Ich komme gleich zum Schluss. - Wir haben in Sachsen-Anhalt seit vielen Jahren Anstrengungen unternommen, um den prognostizierten Lehrerbedarf abzudecken. Wir haben höhere Kapazitäten im Lehramtsstudium geschaffen, um den Lehrernachwuchs an unseren Universitäten selbst ausbilden zu können.

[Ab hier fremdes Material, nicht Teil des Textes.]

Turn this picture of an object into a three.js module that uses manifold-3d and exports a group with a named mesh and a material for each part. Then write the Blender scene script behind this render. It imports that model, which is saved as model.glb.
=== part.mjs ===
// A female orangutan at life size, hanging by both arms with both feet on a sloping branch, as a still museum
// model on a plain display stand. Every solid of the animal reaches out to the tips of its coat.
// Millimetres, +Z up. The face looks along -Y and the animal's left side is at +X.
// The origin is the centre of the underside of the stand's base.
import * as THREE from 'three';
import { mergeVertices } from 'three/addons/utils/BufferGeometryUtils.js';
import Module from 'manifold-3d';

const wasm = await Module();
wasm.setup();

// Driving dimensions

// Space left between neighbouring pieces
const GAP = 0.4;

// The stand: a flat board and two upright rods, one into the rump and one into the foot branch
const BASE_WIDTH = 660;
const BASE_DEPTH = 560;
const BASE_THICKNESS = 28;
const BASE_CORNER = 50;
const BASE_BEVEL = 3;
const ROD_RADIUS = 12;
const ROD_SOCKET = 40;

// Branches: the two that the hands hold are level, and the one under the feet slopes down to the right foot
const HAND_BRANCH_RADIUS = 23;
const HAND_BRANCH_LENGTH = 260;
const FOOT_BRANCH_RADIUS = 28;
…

Doch die Konkurrenz mit anderen Berufs- und auch Lebensperspektiven ist groß. Im letzten Jahr konnten nicht alle der nunmehr 1 000 Studienplätze für Erstsemester im Lehramt gefüllt werden. In diesem Jahr werden wohl wieder nicht alle von den nun 1 200 Erstsemesterplätzen belegt. Es muss uns dringend gelingen, die Kapazitäten auch hier auszuschöpfen, und zwar bedarfsgerecht.

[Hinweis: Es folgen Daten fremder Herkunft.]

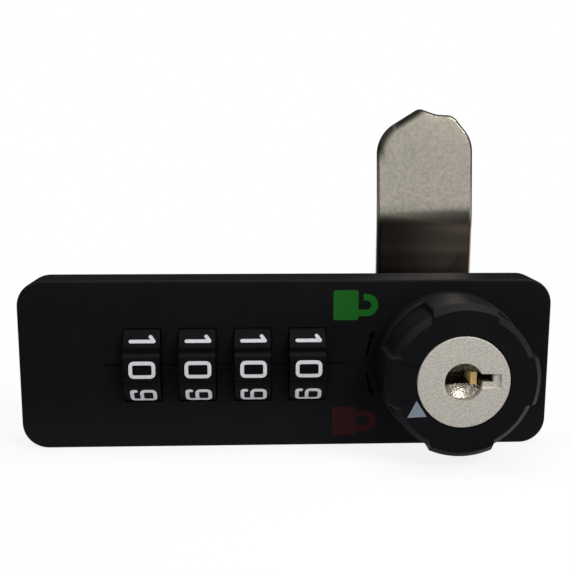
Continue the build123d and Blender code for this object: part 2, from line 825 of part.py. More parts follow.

Jeder freie Platz im Hörsaal führt später zu einem unbesetzten Platz im Lehrerzimmer. Deshalb werben wir mit unserer Lehrerkampagne dafür, hier in Sachsen-Anhalt zu studieren und auch Lehrer zu werden. Aber wir alle sind gefordert, mit einem positiven Berufsbild für das Lehramtsstudium zu werben. Sprechen wir wertschätzend über Lehrerinnen und Lehrer.